Randall Lee Dockstader has become the record keeper of his family tribe. In Colonial times, his Oneida Indian relatives sided with American colonists fighting the Revolutionary War. They saved Washington's starving troops, during the winter at Valley Forge, by bringing their own food supplies several hundred miles to feed the soldiers. In 1777, the Continental Congress pledged to remember their contribution.
War and peace are two major themes of this book. Wars mentioned include the Revolutionary times; World War II when his father, half Oneida Indian, served in the Navy from 1942-45; and Vietnam where the author too served America. Patriotism is clearly an ancillary theme. How strange to observe such fidelity even after promises made by the government to the Oneida tribe were broken.
The author too has struggled to get the government to pay medical benefits for his service. Several photos in the book show documentation assembled and submitted per instructions that resulted in requests for more paperwork. Peace finally enters the book with Dockstader's relocation to India to live and study religion. Floral photos and a rangoli, Indian floor art, reveal a now happy, post-war life.

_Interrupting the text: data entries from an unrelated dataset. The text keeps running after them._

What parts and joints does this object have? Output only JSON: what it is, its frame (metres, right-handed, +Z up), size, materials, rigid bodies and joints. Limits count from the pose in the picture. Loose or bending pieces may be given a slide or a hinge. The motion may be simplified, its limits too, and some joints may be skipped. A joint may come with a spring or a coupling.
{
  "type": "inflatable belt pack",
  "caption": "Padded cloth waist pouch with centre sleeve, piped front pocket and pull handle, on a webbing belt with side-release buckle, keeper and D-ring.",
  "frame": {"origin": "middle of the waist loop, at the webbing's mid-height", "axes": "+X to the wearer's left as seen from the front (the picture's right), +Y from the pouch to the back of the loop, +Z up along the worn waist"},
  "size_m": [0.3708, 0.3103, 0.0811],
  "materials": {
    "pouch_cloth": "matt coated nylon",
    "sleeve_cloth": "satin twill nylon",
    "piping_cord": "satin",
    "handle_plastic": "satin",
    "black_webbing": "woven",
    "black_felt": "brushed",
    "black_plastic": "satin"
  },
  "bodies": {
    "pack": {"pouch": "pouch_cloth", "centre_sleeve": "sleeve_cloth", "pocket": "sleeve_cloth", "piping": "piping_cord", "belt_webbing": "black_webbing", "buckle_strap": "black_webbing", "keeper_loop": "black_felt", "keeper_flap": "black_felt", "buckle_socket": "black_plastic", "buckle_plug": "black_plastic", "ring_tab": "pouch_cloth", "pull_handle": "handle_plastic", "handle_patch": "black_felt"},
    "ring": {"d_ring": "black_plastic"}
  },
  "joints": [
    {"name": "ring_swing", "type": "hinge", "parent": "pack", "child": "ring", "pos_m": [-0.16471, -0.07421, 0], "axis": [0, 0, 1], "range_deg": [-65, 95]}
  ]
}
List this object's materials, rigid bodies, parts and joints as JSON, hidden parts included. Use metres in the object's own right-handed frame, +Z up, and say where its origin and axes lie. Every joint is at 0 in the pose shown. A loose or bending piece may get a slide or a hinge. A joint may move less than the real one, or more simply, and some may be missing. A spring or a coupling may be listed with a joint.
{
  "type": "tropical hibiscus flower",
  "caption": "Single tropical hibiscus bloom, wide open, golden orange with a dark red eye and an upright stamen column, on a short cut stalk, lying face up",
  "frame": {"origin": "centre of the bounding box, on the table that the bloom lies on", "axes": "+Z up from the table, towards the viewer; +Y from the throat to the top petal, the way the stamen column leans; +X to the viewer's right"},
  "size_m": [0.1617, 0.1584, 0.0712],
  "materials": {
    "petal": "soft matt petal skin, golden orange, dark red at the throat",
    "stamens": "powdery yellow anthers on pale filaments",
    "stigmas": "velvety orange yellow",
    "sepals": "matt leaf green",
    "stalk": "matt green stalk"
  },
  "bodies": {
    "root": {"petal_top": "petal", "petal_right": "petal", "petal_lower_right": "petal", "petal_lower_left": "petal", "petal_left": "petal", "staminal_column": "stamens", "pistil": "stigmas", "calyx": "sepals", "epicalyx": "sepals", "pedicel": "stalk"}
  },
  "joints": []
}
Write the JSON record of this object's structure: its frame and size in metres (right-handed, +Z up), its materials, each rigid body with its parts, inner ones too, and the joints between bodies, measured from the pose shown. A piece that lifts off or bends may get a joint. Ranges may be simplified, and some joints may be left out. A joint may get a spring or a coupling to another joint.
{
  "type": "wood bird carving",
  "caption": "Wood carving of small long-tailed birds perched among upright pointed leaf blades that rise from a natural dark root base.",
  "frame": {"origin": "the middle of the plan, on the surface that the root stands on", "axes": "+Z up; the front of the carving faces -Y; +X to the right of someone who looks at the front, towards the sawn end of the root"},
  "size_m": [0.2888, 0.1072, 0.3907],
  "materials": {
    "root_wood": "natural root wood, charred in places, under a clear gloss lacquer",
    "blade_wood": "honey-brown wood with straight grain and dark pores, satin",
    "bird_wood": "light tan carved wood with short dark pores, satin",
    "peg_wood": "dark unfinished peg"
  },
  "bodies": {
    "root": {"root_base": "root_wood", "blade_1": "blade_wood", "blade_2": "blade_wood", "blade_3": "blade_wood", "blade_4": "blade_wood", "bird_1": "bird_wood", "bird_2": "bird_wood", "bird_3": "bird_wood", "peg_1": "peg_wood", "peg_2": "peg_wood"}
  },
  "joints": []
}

Sophistication Honors is a record more than a book, especially in the first section where this author uses six or seven paragraphs with broken phrases and capitalized words to tell his life stats. You can almost hear the sound of tribal chanting in the background. Some record keepers pass on life stories orally through chants, poems, or choruses; others record in drawings on cave walls or photos stored in a shoe box. Still others, unlike Dockstader, journal their memories into diaries that preserve the past. However, this short book demonstrates two things: Everyone has a story to tell, and close relatives and friends likely make the best audience.